The record-building function of petition preparation is more important under independent judicial review than under the prior deferential standard. When USCIS's regulatory interpretations were entitled to deference, the agency's determination about what evidence was sufficient to satisfy a criterion was difficult to challenge on the merits. Under independent review, the administrative record assembled in the petition file becomes the foundation for judicial review of the criterion determinations, and gaps in that record — evidence that was not submitted because the practitioner assumed it was unnecessary — are difficult to cure at the judicial review stage. Building the most complete evidentiary record the case supports, rather than the minimum record the practitioner believes will satisfy USCIS, is the appropriate strategy in the current environment.
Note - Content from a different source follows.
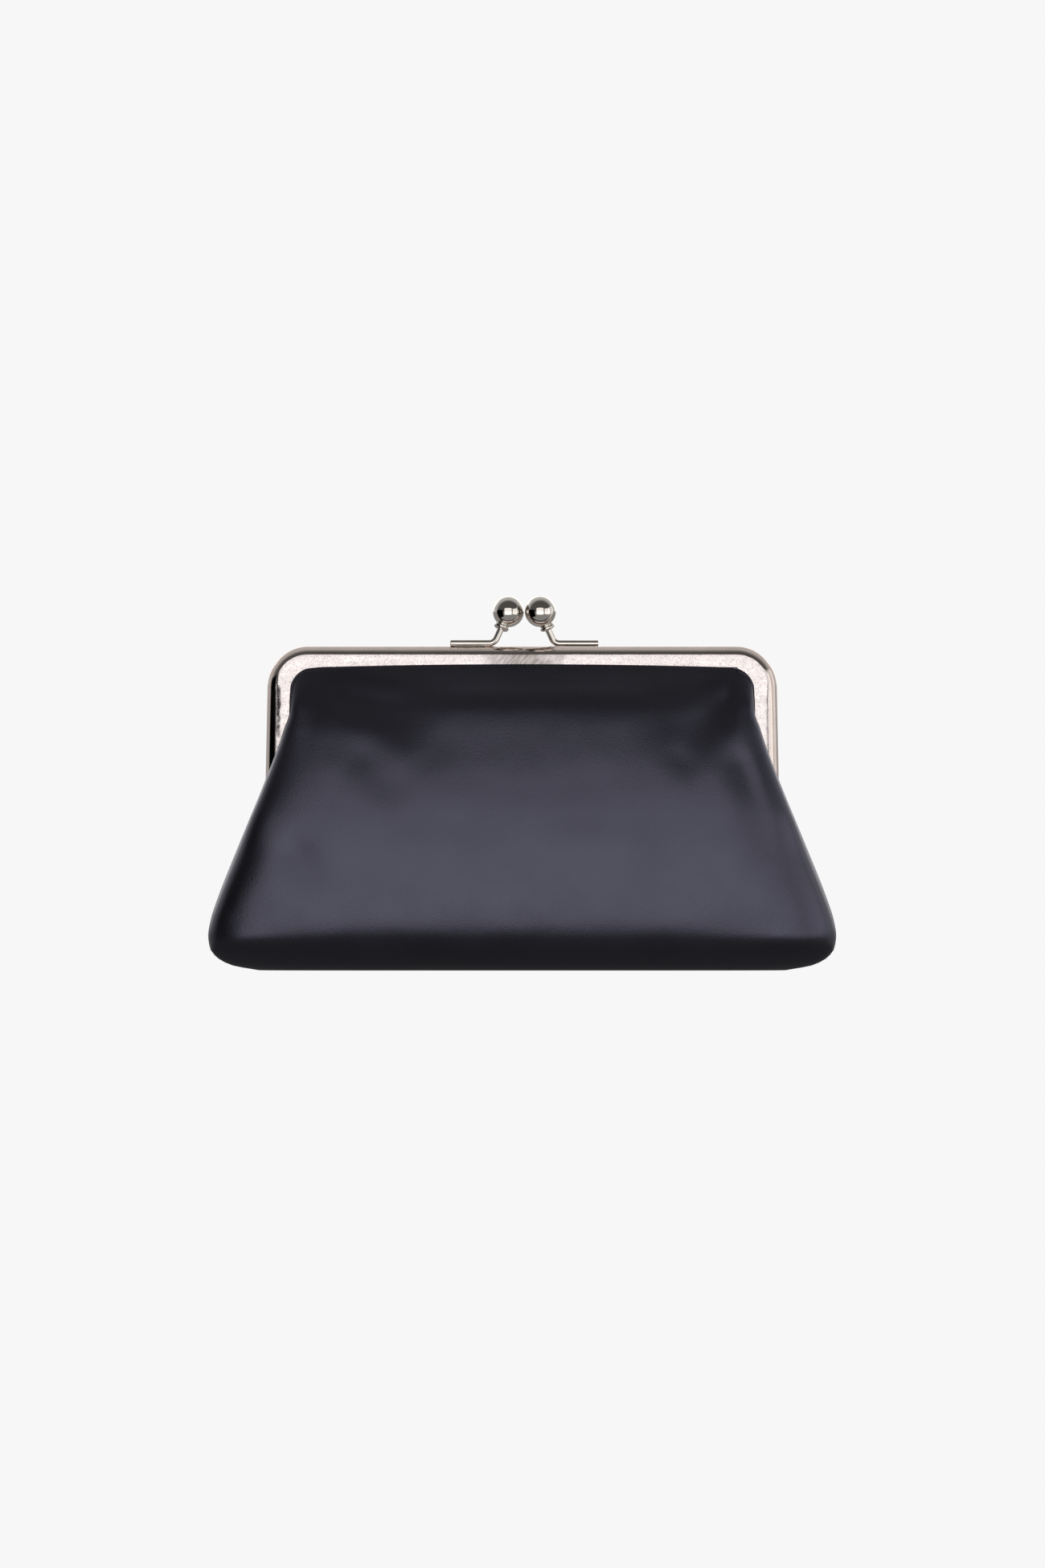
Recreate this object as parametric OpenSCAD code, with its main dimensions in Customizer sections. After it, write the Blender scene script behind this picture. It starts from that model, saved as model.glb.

Professional development for immigration practitioners in the O-1 space should include attention to current federal court decisions in the immigration law area, both for their direct holdings and for their signals about how courts are approaching agency interpretations of specific regulatory criteria. The Loper Bright decision has shifted the doctrinal landscape in ways that are still being worked out in individual cases, and staying current on how district courts in major immigration venue districts are applying independent interpretive judgment to O-1 regulatory questions provides practitioners with the most current assessment of where the legal risk lies in particular types of petitions and where the post-denial litigation opportunities are strongest.